WHAT TO PRODUCE: Reproduce all of the data exactly.
═══ DATA PROVIDED ═══
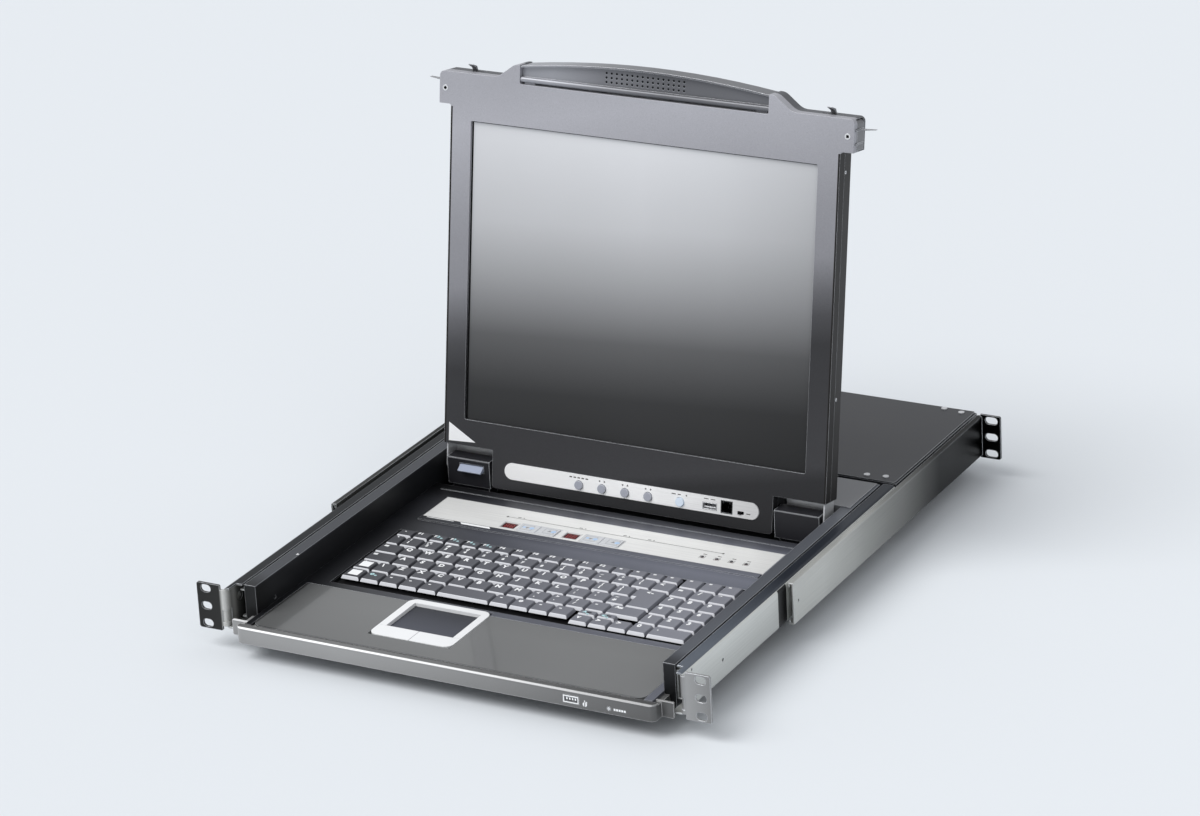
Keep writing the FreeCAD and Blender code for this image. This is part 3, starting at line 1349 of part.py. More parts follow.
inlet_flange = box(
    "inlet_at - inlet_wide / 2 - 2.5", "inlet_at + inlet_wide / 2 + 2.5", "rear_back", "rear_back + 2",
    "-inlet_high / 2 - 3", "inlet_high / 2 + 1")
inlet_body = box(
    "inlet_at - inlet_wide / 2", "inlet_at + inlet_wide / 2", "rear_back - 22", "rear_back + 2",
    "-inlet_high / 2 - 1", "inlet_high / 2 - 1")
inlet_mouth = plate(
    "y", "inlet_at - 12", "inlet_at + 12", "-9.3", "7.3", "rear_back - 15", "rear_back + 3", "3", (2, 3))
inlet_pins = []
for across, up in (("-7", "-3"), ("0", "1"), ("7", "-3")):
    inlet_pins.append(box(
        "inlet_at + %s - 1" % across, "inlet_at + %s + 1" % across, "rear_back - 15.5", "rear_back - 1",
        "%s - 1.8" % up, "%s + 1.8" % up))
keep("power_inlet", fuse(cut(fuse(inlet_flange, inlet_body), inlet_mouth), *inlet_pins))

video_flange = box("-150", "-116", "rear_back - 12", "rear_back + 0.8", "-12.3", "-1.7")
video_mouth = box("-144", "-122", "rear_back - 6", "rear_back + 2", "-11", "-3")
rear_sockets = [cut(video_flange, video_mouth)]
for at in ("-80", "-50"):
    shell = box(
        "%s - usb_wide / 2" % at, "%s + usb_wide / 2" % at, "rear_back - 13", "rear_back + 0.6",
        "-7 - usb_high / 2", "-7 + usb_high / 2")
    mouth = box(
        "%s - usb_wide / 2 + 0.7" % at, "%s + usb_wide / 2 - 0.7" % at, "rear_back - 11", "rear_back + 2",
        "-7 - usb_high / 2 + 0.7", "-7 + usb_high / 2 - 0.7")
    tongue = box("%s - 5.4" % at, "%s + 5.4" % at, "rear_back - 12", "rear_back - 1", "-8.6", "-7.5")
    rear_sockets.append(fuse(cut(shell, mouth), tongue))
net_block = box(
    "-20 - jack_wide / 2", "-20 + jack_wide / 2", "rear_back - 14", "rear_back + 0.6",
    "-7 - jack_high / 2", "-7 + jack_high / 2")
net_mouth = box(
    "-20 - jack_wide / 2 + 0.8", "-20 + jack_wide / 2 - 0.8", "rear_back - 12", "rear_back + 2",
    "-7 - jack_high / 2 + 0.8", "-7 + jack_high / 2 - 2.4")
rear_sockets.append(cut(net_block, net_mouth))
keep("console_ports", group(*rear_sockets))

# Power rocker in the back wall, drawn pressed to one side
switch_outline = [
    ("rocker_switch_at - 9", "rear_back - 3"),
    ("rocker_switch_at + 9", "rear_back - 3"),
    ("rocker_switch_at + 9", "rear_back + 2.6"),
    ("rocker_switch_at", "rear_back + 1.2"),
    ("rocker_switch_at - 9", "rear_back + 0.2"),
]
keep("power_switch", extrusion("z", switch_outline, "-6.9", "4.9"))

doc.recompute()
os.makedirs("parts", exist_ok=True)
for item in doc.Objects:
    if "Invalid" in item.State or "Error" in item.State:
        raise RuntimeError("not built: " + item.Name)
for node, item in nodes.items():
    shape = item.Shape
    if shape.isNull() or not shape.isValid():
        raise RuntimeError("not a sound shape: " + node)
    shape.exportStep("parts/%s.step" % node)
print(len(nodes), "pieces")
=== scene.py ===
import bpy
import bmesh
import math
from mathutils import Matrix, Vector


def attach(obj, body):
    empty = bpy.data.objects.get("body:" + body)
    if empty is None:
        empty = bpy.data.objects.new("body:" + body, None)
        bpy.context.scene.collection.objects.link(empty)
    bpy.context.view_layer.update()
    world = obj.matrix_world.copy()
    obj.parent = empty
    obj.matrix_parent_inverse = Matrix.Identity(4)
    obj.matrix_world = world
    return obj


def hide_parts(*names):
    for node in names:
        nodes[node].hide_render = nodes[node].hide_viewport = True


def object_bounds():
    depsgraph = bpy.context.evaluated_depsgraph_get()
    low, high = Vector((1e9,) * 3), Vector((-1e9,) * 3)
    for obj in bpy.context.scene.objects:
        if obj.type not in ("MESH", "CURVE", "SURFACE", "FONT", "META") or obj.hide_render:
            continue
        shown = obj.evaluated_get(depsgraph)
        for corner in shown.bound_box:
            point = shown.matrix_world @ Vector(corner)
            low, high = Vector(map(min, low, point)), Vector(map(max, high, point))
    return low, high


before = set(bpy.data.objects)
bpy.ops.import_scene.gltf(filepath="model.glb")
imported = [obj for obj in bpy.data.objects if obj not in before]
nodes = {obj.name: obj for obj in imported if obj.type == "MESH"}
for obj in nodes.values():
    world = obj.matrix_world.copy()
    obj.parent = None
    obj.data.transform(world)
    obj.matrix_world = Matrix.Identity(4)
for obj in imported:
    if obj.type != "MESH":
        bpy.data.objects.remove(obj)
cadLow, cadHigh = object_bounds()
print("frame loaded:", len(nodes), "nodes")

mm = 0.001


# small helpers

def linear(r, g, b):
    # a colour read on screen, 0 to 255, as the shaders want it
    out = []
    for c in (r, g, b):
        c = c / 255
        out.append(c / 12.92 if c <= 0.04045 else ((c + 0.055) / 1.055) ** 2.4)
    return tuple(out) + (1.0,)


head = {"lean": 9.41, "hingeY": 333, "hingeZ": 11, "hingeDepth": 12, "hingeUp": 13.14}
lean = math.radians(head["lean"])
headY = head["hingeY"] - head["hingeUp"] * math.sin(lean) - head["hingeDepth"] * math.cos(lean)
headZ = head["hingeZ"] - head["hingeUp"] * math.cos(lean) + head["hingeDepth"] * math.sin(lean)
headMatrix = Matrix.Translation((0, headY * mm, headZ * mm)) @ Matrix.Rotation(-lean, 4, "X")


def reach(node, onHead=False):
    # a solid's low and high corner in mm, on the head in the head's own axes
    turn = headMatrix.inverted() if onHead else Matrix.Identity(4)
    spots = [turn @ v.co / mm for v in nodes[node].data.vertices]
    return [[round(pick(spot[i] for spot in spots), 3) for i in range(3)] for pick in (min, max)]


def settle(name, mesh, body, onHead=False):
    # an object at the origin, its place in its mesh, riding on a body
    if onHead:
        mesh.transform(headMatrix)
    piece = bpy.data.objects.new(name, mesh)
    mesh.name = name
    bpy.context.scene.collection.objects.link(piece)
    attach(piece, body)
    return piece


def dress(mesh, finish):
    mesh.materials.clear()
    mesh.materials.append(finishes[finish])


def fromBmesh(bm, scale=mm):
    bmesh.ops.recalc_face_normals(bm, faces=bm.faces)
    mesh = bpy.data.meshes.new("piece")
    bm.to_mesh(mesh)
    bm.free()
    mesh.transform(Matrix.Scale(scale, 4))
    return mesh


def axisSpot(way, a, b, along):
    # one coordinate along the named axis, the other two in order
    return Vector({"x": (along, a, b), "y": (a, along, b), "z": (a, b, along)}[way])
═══
CORRECT RESPONSE:
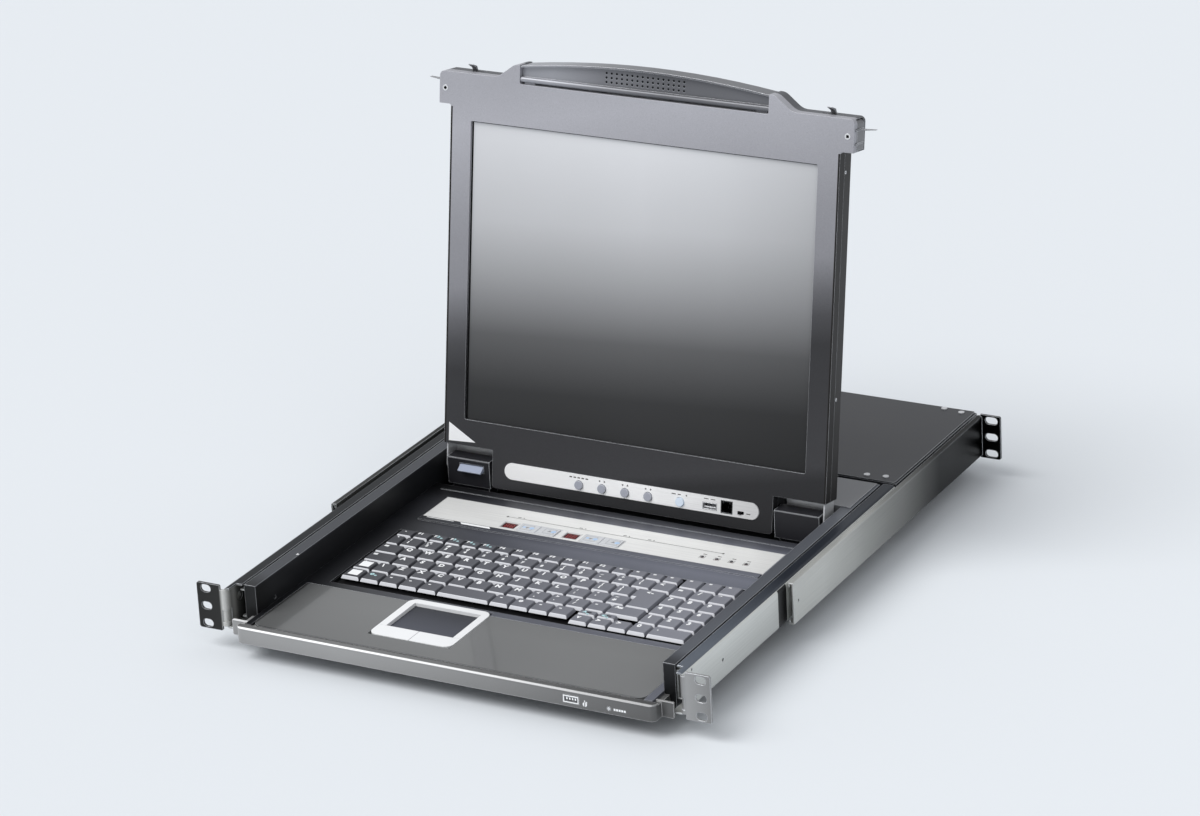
Keep writing the FreeCAD and Blender code for this image. This is part 3, starting at line 1349 of part.py. More parts follow.
inlet_flange = box(
    "inlet_at - inlet_wide / 2 - 2.5", "inlet_at + inlet_wide / 2 + 2.5", "rear_back", "rear_back + 2",
    "-inlet_high / 2 - 3", "inlet_high / 2 + 1")
inlet_body = box(
    "inlet_at - inlet_wide / 2", "inlet_at + inlet_wide / 2", "rear_back - 22", "rear_back + 2",
    "-inlet_high / 2 - 1", "inlet_high / 2 - 1")
inlet_mouth = plate(
    "y", "inlet_at - 12", "inlet_at + 12", "-9.3", "7.3", "rear_back - 15", "rear_back + 3", "3", (2, 3))
inlet_pins = []
for across, up in (("-7", "-3"), ("0", "1"), ("7", "-3")):
    inlet_pins.append(box(
        "inlet_at + %s - 1" % across, "inlet_at + %s + 1" % across, "rear_back - 15.5", "rear_back - 1",
        "%s - 1.8" % up, "%s + 1.8" % up))
keep("power_inlet", fuse(cut(fuse(inlet_flange, inlet_body), inlet_mouth), *inlet_pins))

video_flange = box("-150", "-116", "rear_back - 12", "rear_back + 0.8", "-12.3", "-1.7")
video_mouth = box("-144", "-122", "rear_back - 6", "rear_back + 2", "-11", "-3")
rear_sockets = [cut(video_flange, video_mouth)]
for at in ("-80", "-50"):
    shell = box(
        "%s - usb_wide / 2" % at, "%s + usb_wide / 2" % at, "rear_back - 13", "rear_back + 0.6",
        "-7 - usb_high / 2", "-7 + usb_high / 2")
    mouth = box(
        "%s - usb_wide / 2 + 0.7" % at, "%s + usb_wide / 2 - 0.7" % at, "rear_back - 11", "rear_back + 2",
        "-7 - usb_high / 2 + 0.7", "-7 + usb_high / 2 - 0.7")
    tongue = box("%s - 5.4" % at, "%s + 5.4" % at, "rear_back - 12", "rear_back - 1", "-8.6", "-7.5")
    rear_sockets.append(fuse(cut(shell, mouth), tongue))
net_block = box(
    "-20 - jack_wide / 2", "-20 + jack_wide / 2", "rear_back - 14", "rear_back + 0.6",
    "-7 - jack_high / 2", "-7 + jack_high / 2")
net_mouth = box(
    "-20 - jack_wide / 2 + 0.8", "-20 + jack_wide / 2 - 0.8", "rear_back - 12", "rear_back + 2",
    "-7 - jack_high / 2 + 0.8", "-7 + jack_high / 2 - 2.4")
rear_sockets.append(cut(net_block, net_mouth))
keep("console_ports", group(*rear_sockets))

# Power rocker in the back wall, drawn pressed to one side
switch_outline = [
    ("rocker_switch_at - 9", "rear_back - 3"),
    ("rocker_switch_at + 9", "rear_back - 3"),
    ("rocker_switch_at + 9", "rear_back + 2.6"),
    ("rocker_switch_at", "rear_back + 1.2"),
    ("rocker_switch_at - 9", "rear_back + 0.2"),
]
keep("power_switch", extrusion("z", switch_outline, "-6.9", "4.9"))

doc.recompute()
os.makedirs("parts", exist_ok=True)
for item in doc.Objects:
    if "Invalid" in item.State or "Error" in item.State:
        raise RuntimeError("not built: " + item.Name)
for node, item in nodes.items():
    shape = item.Shape
    if shape.isNull() or not shape.isValid():
        raise RuntimeError("not a sound shape: " + node)
    shape.exportStep("parts/%s.step" % node)
print(len(nodes), "pieces")
=== scene.py ===
import bpy
import bmesh
import math
from mathutils import Matrix, Vector


def attach(obj, body):
    empty = bpy.data.objects.get("body:" + body)
    if empty is None:
        empty = bpy.data.objects.new("body:" + body, None)
        bpy.context.scene.collection.objects.link(empty)
    bpy.context.view_layer.update()
    world = obj.matrix_world.copy()
    obj.parent = empty
    obj.matrix_parent_inverse = Matrix.Identity(4)
    obj.matrix_world = world
    return obj


def hide_parts(*names):
    for node in names:
        nodes[node].hide_render = nodes[node].hide_viewport = True


def object_bounds():
    depsgraph = bpy.context.evaluated_depsgraph_get()
    low, high = Vector((1e9,) * 3), Vector((-1e9,) * 3)
    for obj in bpy.context.scene.objects:
        if obj.type not in ("MESH", "CURVE", "SURFACE", "FONT", "META") or obj.hide_render:
            continue
        shown = obj.evaluated_get(depsgraph)
        for corner in shown.bound_box:
            point = shown.matrix_world @ Vector(corner)
            low, high = Vector(map(min, low, point)), Vector(map(max, high, point))
    return low, high


before = set(bpy.data.objects)
bpy.ops.import_scene.gltf(filepath="model.glb")
imported = [obj for obj in bpy.data.objects if obj not in before]
nodes = {obj.name: obj for obj in imported if obj.type == "MESH"}
for obj in nodes.values():
    world = obj.matrix_world.copy()
    obj.parent = None
    obj.data.transform(world)
    obj.matrix_world = Matrix.Identity(4)
for obj in imported:
    if obj.type != "MESH":
        bpy.data.objects.remove(obj)
cadLow, cadHigh = object_bounds()
print("frame loaded:", len(nodes), "nodes")

mm = 0.001


# small helpers

def linear(r, g, b):
    # a colour read on screen, 0 to 255, as the shaders want it
    out = []
    for c in (r, g, b):
        c = c / 255
        out.append(c / 12.92 if c <= 0.04045 else ((c + 0.055) / 1.055) ** 2.4)
    return tuple(out) + (1.0,)


head = {"lean": 9.41, "hingeY": 333, "hingeZ": 11, "hingeDepth": 12, "hingeUp": 13.14}
lean = math.radians(head["lean"])
headY = head["hingeY"] - head["hingeUp"] * math.sin(lean) - head["hingeDepth"] * math.cos(lean)
headZ = head["hingeZ"] - head["hingeUp"] * math.cos(lean) + head["hingeDepth"] * math.sin(lean)
headMatrix = Matrix.Translation((0, headY * mm, headZ * mm)) @ Matrix.Rotation(-lean, 4, "X")


def reach(node, onHead=False):
    # a solid's low and high corner in mm, on the head in the head's own axes
    turn = headMatrix.inverted() if onHead else Matrix.Identity(4)
    spots = [turn @ v.co / mm for v in nodes[node].data.vertices]
    return [[round(pick(spot[i] for spot in spots), 3) for i in range(3)] for pick in (min, max)]


def settle(name, mesh, body, onHead=False):
    # an object at the origin, its place in its mesh, riding on a body
    if onHead:
        mesh.transform(headMatrix)
    piece = bpy.data.objects.new(name, mesh)
    mesh.name = name
    bpy.context.scene.collection.objects.link(piece)
    attach(piece, body)
    return piece


def dress(mesh, finish):
    mesh.materials.clear()
    mesh.materials.append(finishes[finish])


def fromBmesh(bm, scale=mm):
    bmesh.ops.recalc_face_normals(bm, faces=bm.faces)
    mesh = bpy.data.meshes.new("piece")
    bm.to_mesh(mesh)
    bm.free()
    mesh.transform(Matrix.Scale(scale, 4))
    return mesh


def axisSpot(way, a, b, along):
    # one coordinate along the named axis, the other two in order
    return Vector({"x": (along, a, b), "y": (a, along, b), "z": (a, b, along)}[way])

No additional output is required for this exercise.